» **Given problem**: Please restate the following records word for word.

» **Input for this task**:
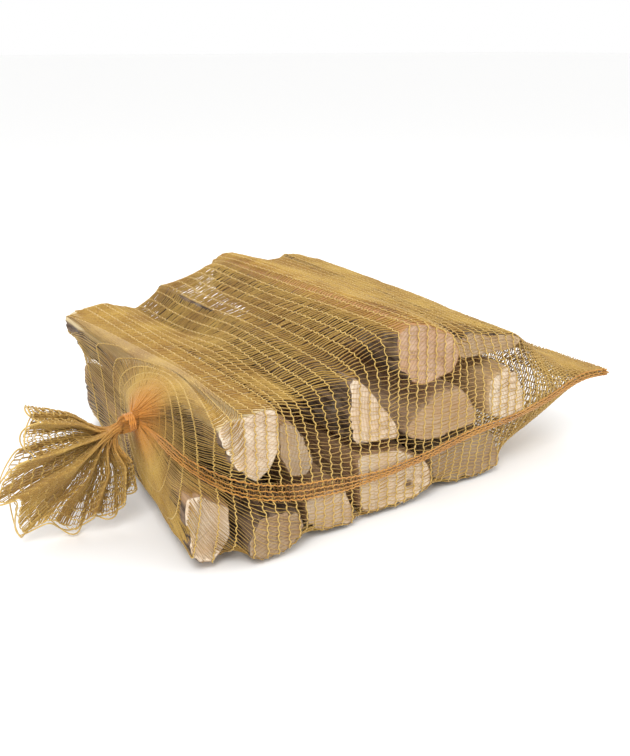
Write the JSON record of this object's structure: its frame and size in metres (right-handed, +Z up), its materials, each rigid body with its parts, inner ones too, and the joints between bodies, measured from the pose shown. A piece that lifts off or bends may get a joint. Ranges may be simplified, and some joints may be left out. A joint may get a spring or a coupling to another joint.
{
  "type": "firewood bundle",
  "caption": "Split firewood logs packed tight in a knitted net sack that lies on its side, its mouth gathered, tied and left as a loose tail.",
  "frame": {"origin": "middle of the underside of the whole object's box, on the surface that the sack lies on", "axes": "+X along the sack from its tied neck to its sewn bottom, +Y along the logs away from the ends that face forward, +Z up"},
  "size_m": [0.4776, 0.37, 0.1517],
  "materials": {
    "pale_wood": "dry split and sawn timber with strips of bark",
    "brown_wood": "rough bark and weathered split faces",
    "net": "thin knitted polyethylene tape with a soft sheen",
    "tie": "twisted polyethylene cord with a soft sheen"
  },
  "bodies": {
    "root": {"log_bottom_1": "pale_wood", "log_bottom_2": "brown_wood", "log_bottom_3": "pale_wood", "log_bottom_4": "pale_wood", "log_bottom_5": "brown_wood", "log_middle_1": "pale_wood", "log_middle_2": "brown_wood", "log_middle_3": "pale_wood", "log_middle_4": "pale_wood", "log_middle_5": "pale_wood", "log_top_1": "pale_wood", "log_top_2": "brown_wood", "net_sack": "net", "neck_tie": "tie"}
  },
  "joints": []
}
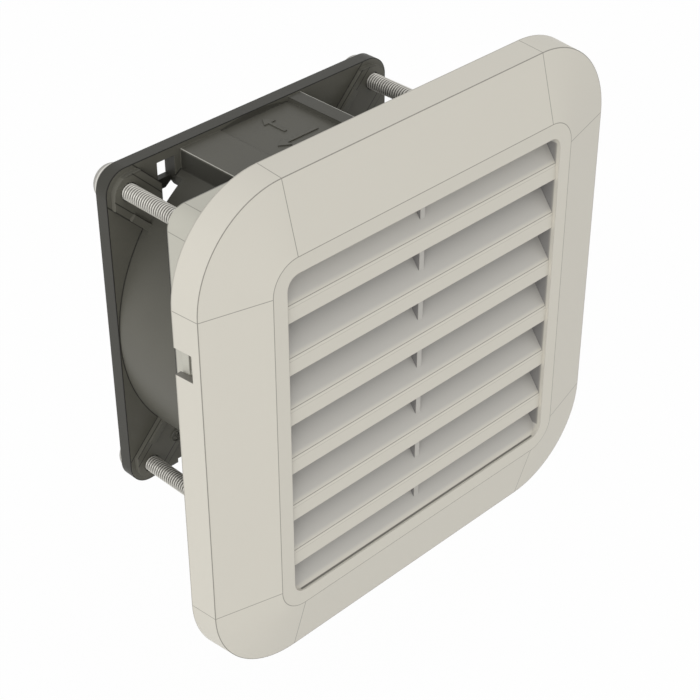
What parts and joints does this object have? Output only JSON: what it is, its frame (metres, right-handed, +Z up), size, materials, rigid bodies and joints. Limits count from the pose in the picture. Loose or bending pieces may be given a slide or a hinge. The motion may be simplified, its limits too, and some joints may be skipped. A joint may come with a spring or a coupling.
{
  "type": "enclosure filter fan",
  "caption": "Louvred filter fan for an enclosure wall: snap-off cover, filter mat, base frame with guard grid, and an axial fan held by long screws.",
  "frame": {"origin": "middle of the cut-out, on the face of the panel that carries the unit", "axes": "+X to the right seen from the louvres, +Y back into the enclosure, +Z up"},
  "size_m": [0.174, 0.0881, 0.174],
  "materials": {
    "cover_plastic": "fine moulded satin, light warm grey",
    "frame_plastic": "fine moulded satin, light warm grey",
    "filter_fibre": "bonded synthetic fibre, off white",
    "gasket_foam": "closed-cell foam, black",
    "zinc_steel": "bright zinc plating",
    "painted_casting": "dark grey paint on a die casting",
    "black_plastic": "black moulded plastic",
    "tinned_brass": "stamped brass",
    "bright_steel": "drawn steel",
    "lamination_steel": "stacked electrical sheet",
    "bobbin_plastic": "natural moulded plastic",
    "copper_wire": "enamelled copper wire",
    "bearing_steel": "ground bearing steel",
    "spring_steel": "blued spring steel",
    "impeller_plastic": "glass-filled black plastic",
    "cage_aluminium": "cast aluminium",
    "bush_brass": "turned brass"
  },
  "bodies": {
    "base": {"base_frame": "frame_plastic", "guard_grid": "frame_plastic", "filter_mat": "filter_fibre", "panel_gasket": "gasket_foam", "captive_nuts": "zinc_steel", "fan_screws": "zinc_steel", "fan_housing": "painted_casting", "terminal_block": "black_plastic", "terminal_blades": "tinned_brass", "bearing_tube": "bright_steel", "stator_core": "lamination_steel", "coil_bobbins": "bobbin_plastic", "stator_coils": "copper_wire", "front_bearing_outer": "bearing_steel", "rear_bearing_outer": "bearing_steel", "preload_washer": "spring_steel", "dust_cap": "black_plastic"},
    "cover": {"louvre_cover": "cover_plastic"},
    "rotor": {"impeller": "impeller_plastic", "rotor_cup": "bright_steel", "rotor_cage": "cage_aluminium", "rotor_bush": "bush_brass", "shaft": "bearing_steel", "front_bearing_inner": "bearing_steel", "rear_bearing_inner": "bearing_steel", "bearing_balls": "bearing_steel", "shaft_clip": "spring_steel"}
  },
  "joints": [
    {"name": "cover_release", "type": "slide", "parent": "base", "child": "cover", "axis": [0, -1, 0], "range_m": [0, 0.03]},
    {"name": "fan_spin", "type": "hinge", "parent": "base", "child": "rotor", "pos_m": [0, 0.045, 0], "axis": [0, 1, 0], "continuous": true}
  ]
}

» **Written reply**:
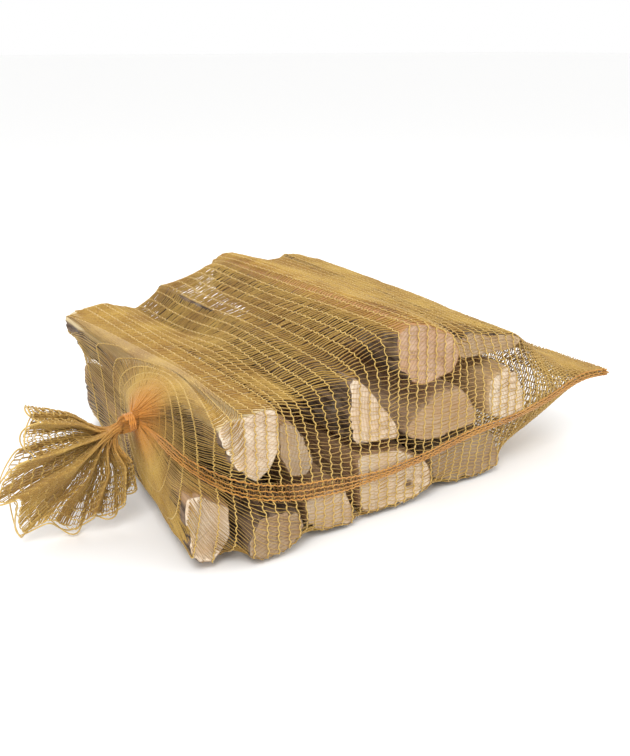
Write the JSON record of this object's structure: its frame and size in metres (right-handed, +Z up), its materials, each rigid body with its parts, inner ones too, and the joints between bodies, measured from the pose shown. A piece that lifts off or bends may get a joint. Ranges may be simplified, and some joints may be left out. A joint may get a spring or a coupling to another joint.
{
  "type": "firewood bundle",
  "caption": "Split firewood logs packed tight in a knitted net sack that lies on its side, its mouth gathered, tied and left as a loose tail.",
  "frame": {"origin": "middle of the underside of the whole object's box, on the surface that the sack lies on", "axes": "+X along the sack from its tied neck to its sewn bottom, +Y along the logs away from the ends that face forward, +Z up"},
  "size_m": [0.4776, 0.37, 0.1517],
  "materials": {
    "pale_wood": "dry split and sawn timber with strips of bark",
    "brown_wood": "rough bark and weathered split faces",
    "net": "thin knitted polyethylene tape with a soft sheen",
    "tie": "twisted polyethylene cord with a soft sheen"
  },
  "bodies": {
    "root": {"log_bottom_1": "pale_wood", "log_bottom_2": "brown_wood", "log_bottom_3": "pale_wood", "log_bottom_4": "pale_wood", "log_bottom_5": "brown_wood", "log_middle_1": "pale_wood", "log_middle_2": "brown_wood", "log_middle_3": "pale_wood", "log_middle_4": "pale_wood", "log_middle_5": "pale_wood", "log_top_1": "pale_wood", "log_top_2": "brown_wood", "net_sack": "net", "neck_tie": "tie"}
  },
  "joints": []
}
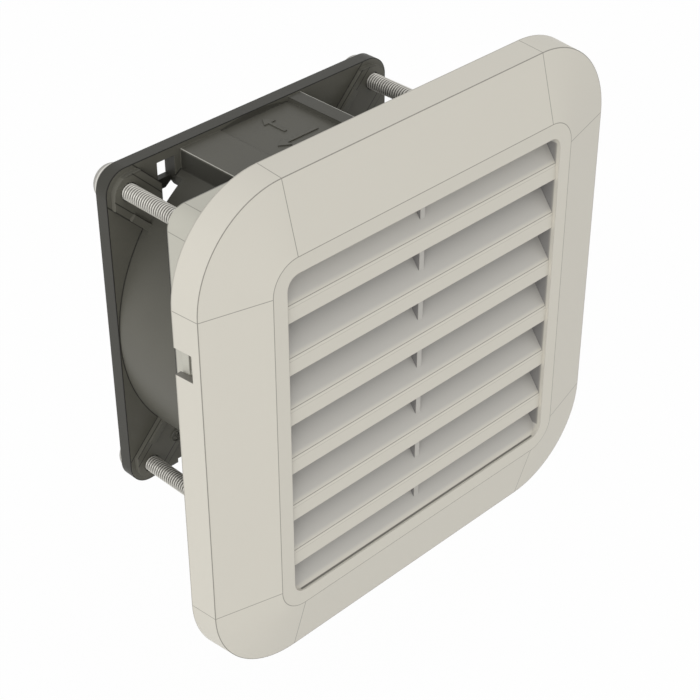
What parts and joints does this object have? Output only JSON: what it is, its frame (metres, right-handed, +Z up), size, materials, rigid bodies and joints. Limits count from the pose in the picture. Loose or bending pieces may be given a slide or a hinge. The motion may be simplified, its limits too, and some joints may be skipped. A joint may come with a spring or a coupling.
{
  "type": "enclosure filter fan",
  "caption": "Louvred filter fan for an enclosure wall: snap-off cover, filter mat, base frame with guard grid, and an axial fan held by long screws.",
  "frame": {"origin": "middle of the cut-out, on the face of the panel that carries the unit", "axes": "+X to the right seen from the louvres, +Y back into the enclosure, +Z up"},
  "size_m": [0.174, 0.0881, 0.174],
  "materials": {
    "cover_plastic": "fine moulded satin, light warm grey",
    "frame_plastic": "fine moulded satin, light warm grey",
    "filter_fibre": "bonded synthetic fibre, off white",
    "gasket_foam": "closed-cell foam, black",
    "zinc_steel": "bright zinc plating",
    "painted_casting": "dark grey paint on a die casting",
    "black_plastic": "black moulded plastic",
    "tinned_brass": "stamped brass",
    "bright_steel": "drawn steel",
    "lamination_steel": "stacked electrical sheet",
    "bobbin_plastic": "natural moulded plastic",
    "copper_wire": "enamelled copper wire",
    "bearing_steel": "ground bearing steel",
    "spring_steel": "blued spring steel",
    "impeller_plastic": "glass-filled black plastic",
    "cage_aluminium": "cast aluminium",
    "bush_brass": "turned brass"
  },
  "bodies": {
    "base": {"base_frame": "frame_plastic", "guard_grid": "frame_plastic", "filter_mat": "filter_fibre", "panel_gasket": "gasket_foam", "captive_nuts": "zinc_steel", "fan_screws": "zinc_steel", "fan_housing": "painted_casting", "terminal_block": "black_plastic", "terminal_blades": "tinned_brass", "bearing_tube": "bright_steel", "stator_core": "lamination_steel", "coil_bobbins": "bobbin_plastic", "stator_coils": "copper_wire", "front_bearing_outer": "bearing_steel", "rear_bearing_outer": "bearing_steel", "preload_washer": "spring_steel", "dust_cap": "black_plastic"},
    "cover": {"louvre_cover": "cover_plastic"},
    "rotor": {"impeller": "impeller_plastic", "rotor_cup": "bright_steel", "rotor_cage": "cage_aluminium", "rotor_bush": "bush_brass", "shaft": "bearing_steel", "front_bearing_inner": "bearing_steel", "rear_bearing_inner": "bearing_steel", "bearing_balls": "bearing_steel", "shaft_clip": "spring_steel"}
  },
  "joints": [
    {"name": "cover_release", "type": "slide", "parent": "base", "child": "cover", "axis": [0, -1, 0], "range_m": [0, 0.03]},
    {"name": "fan_spin", "type": "hinge", "parent": "base", "child": "rotor", "pos_m": [0, 0.045, 0], "axis": [0, 1, 0], "continuous": true}
  ]
}